Lors d’une discussion avec Sibelius en 1907, Gustav Mahler (1860-1911) expliqua ce qu’une symphonie devait recouvrir exactement à ses yeux. Il est vrai que les symphonies de Mahler embrassent une large palette de genres et d’émotions. Mais ce sont précisément ces changements extrêmes d’humeur qui ont refroidi le public lors de la première de sa Symphonie n° 1 en 1889. Un public habitué à Brahms et non au monde imprévisible que leur présentait Mahler. Très sévères dans leur jugement, les critiques parlèrent d’« une cacophonie aussi désagréable qu’incompréhensible, une série interminable de points d’orgue et d’insupportables dissonances. »

La floraison d’un lotus

Alors que la Symphonie no 1 du compositeur Mahler est fermement ancrée dans la tradition musicale allemande, dans Blossoming II, le compositeur japonais Toshio Hosokawa (né en 1955) revient à ses propres racines et explore consciemment les frontières entre les cultures occidentale et orientale, « pour laisser la musique s’épanouir intérieurement à partir de là ».

Toshio Hosokawa est l’un des principaux compositeurs japonais contemporains. Il a d’abord étudié la composition au Japon avec Isang Yun avant de venir se former auprès de Klaus Huber et de Brian Ferneyhough à Berlin. Si ses premières œuvres présentaient un style avant-gardiste occidental, au fil des ans, les influences orientales se sont également invitées dans son travail. Le compositeur part toujours d’une image pour composer. Il s’agit souvent d’une fleur, en hommage à son grand-père, maître de l’ikebana, l’art japonais de l’arrangement floral. Ainsi, il fait également référence au théâtre japonais traditionnel, où le meilleur acteur est considéré comme une fleur.
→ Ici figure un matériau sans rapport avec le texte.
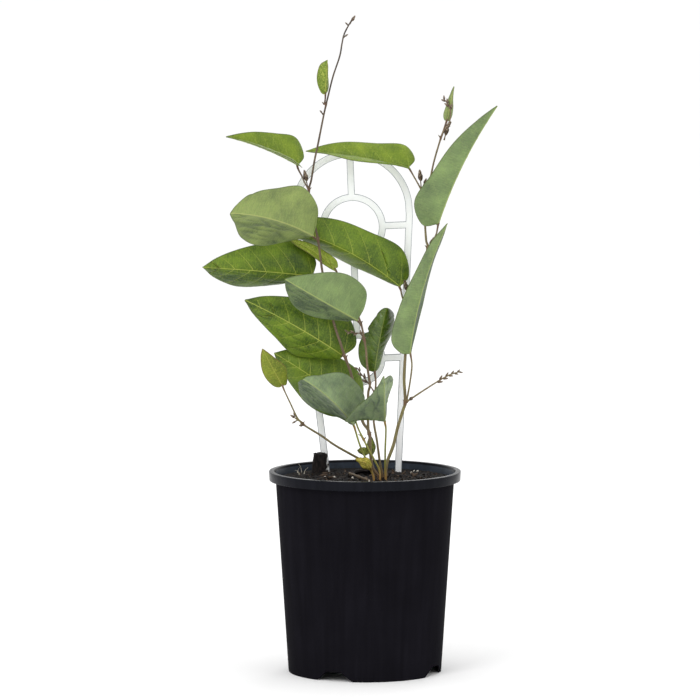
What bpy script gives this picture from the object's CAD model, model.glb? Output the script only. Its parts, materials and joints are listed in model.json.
import json
import math
import random
from functools import cache

import bmesh
import bpy
from mathutils import Matrix, Vector, noise

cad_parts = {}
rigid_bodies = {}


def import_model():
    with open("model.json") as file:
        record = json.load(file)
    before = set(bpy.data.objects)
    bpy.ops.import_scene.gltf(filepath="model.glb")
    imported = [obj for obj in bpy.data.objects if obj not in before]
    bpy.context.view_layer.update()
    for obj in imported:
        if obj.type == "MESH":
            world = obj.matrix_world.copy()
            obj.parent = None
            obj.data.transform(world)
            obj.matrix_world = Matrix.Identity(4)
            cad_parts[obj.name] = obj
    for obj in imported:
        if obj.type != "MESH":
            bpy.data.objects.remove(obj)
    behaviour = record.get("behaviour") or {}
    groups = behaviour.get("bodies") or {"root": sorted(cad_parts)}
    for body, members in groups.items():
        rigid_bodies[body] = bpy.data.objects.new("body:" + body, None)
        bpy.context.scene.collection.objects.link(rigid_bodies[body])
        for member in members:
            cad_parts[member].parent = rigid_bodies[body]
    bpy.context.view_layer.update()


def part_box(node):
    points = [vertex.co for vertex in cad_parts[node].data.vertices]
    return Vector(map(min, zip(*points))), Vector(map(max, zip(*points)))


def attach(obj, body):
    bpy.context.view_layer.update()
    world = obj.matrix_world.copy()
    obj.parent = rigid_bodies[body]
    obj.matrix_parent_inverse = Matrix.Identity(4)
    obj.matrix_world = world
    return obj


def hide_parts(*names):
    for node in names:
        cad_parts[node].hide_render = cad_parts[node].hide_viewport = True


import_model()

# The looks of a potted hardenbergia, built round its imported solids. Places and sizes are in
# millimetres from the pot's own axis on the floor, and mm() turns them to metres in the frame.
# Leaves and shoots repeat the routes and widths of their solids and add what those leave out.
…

Le lotus, symbole du bouddhisme, lui a donné l’inspiration pour son œuvre orchestrale Blossoming II. Pour cette commande de l’Edinburgh International Festival Society, Hosokawa a retravaillé son quatuor à cordes Blossoming pour en faire une nouvelle œuvre pour orchestre de chambre. Cette composition présente également une structure organique, qui part d’une longue note soutenue dans le registre médian : « De là naît le corps de la mère, d’où naît un chant (un fragment mélodique) comme la fleur. Cette note soutenue symbolise la surface de l’eau d’un étang ; les notes inférieures représentent le monde d’en bas, tandis que les notes supérieures reflètent le monde d’en haut. Cette note, qui est la fleur, se développe alors à partir du ventre de l’harmonie qui sommeille profondément sous la surface et continue à remonter vers la surface. »

Un travail titanesque

Il fallut quatre ans à Mahler pour que les premières ébauches de sa Symphonie n° 1 constituent une composition à part entière. Sa florissante carrière de chef d’orchestre l’occupait tellement qu’il trouvait à peine le temps de composer. Ce n’est donc qu’en 1888 que sa Symphonie n° 1
fut interprétée en première sous le titre de Symphonische Dichtung in Zwei Teile à Budapest, où il venait d’être nommé directeur musical de l’opéra. Il modifia ensuite son titre en Titan – poème en forme de symphonie, suivant le roman éponyme de l’un de ses auteurs favoris, Jean Paul, où un héros sombre sous sa propre vanité. Les mouvements sont sous-titrés respectivement Printemps sans fin, Blumine (Fleurettes), À pleines voiles, Échouement ! Une marche funèbre à la manière de Callot et Dall’inferno al paradiso (De l’enfer au paradis). En 1896, Mahler souhaita à nouveau supprimer le titre de Titan pour dénuer sa symphonie de tout contexte non musical. La même année, il la remania également en une symphonie traditionnelle en quatre mouvements, en retirant Blumine. La version définitive parut enfin en 1899.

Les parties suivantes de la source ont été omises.